The cost of the Tax Loss Waiver and related undertakings is uncertain and the Group may be subject to additional tax liabilities in connection with the APS.
It is difficult to value accurately the cost to the Group if it opts, subject to HM Treasury consent, to satisfy the annual fee in respect of both the APS and the Contingent Subscription and any exit fee (payable to terminate the Group’s participation in the APS) by waiving certain United Kingdom tax reliefs that are treated as deferred tax assets pursuant to the Tax Loss Waiver. The cost will depend on unascertainable factors including the extent of future losses, the extent to which the Group regains profitability and any changes in tax law. In addition to suffering greater tax liabilities in future years as a result of the Tax Loss Waiver, the Group may also be subject to further tax liabilities in the United Kingdom and overseas in connection with the APS and the associated intra-group arrangements which would not otherwise have arisen. The Tax Loss Waiver provides that the Group will not be permitted to enter into arrangements which have a main purpose of reducing the net cost of the Tax Loss Waiver. It is unclear precisely how these restrictions will apply, but it is possible that they may limit the operations and future post-tax profitability of the Group.

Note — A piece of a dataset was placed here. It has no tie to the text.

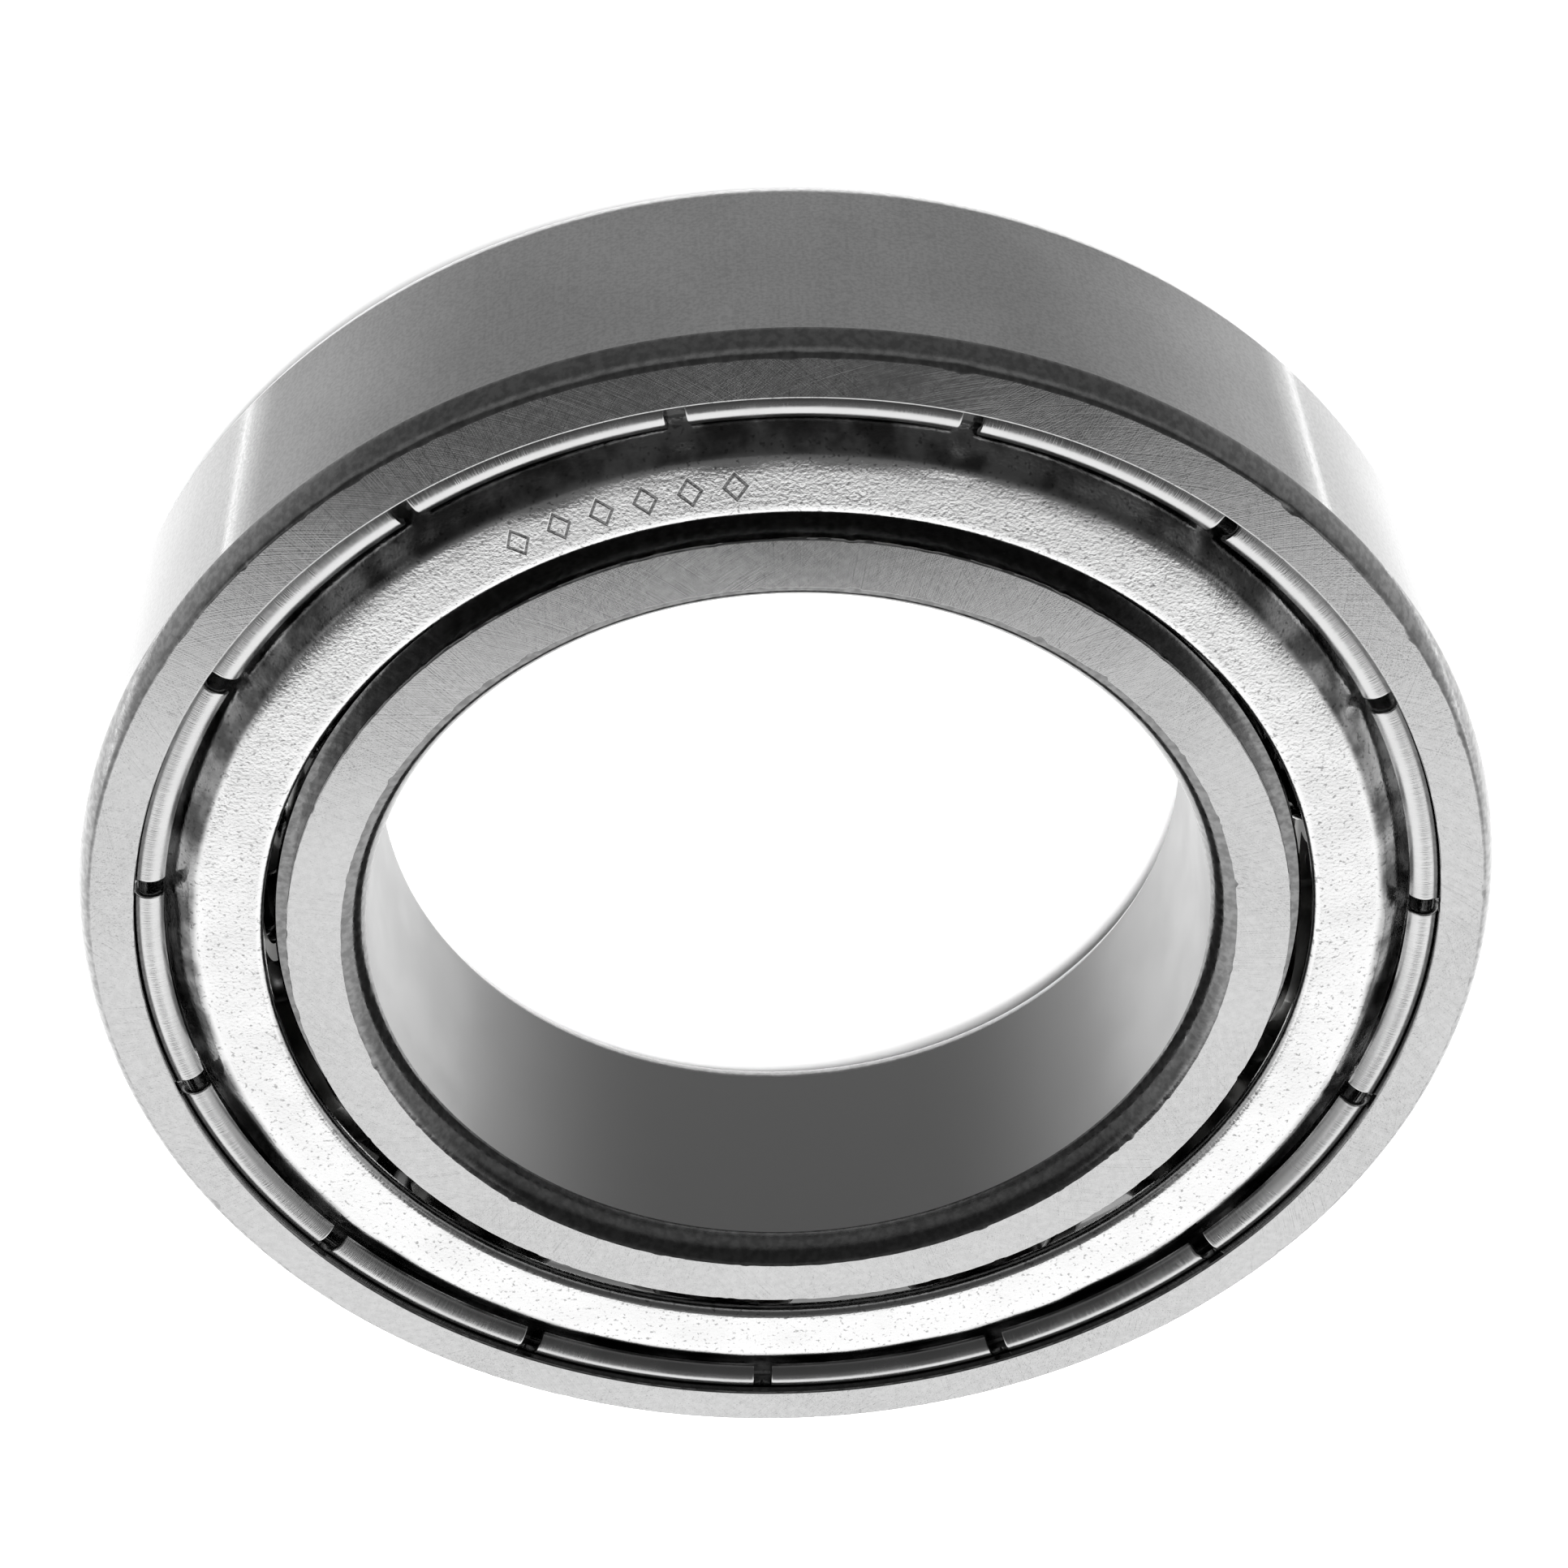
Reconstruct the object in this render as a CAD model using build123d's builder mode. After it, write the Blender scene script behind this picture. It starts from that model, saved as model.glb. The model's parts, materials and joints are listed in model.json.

In order to fulfil its disclosure obligations under the APS, the Group may incur the risk of civil suits, criminal liability or regulatory actions.
The Scheme Conditions require that certain information in relation to the Covered Assets be disclosed to HM Treasury to enable HM Treasury to quantify, manage and assess its exposure under the APS. The FSA has issued notices to the Group requiring the information that HM Treasury required under the Scheme Documents prior to the Group’s accession to and participation in the APS (and certain other information which HM Treasury requires under the Scheme Documents following the Group’s accession), be provided to it through its powers under the FSMA and the Banking Act. To the extent regulated by the FSA, the Group has a legal obligation to comply with these disclosure requests from the FSA. However, in complying with these disclosure obligations and providing such information to the FSA, the Group may, in certain jurisdictions, incur the risk of civil suits or regulatory action (which could include fines) to the extent that disclosing information related to the Covered Assets results in the Group breaching common law or statutory confidentiality laws, contractual undertakings, data protection laws, banking secrecy and other laws restricting disclosure. There can be no guarantee that future requests for information will not be made by the FSA in the same manner. Requests made directly by HM Treasury pursuant to the terms of the APS are likely to expose the Group to a greater risk of such suits or regulatory action. Adverse regulatory action or adverse judgments in litigation could result in a material adverse effect on the Group’s reputation or results of operations or result in a loss of value in the Securities. Alternatively, in order to avoid the risk of such civil suits or regulatory actions or to avoid the risk of criminal liability, the Group may choose to or (in the case of criminal liability) be required to remove Covered Assets from the APS so as not to be required to disclose to HM Treasury, such information, with the result that such assets will not be protected by the APS. The effect of the removal of such Covered Assets will impact the level of protection available to the Group and may materially reduce the protection anticipated by the Group for its stressed losses, in which case its business, results of operations and financial condition will suffer.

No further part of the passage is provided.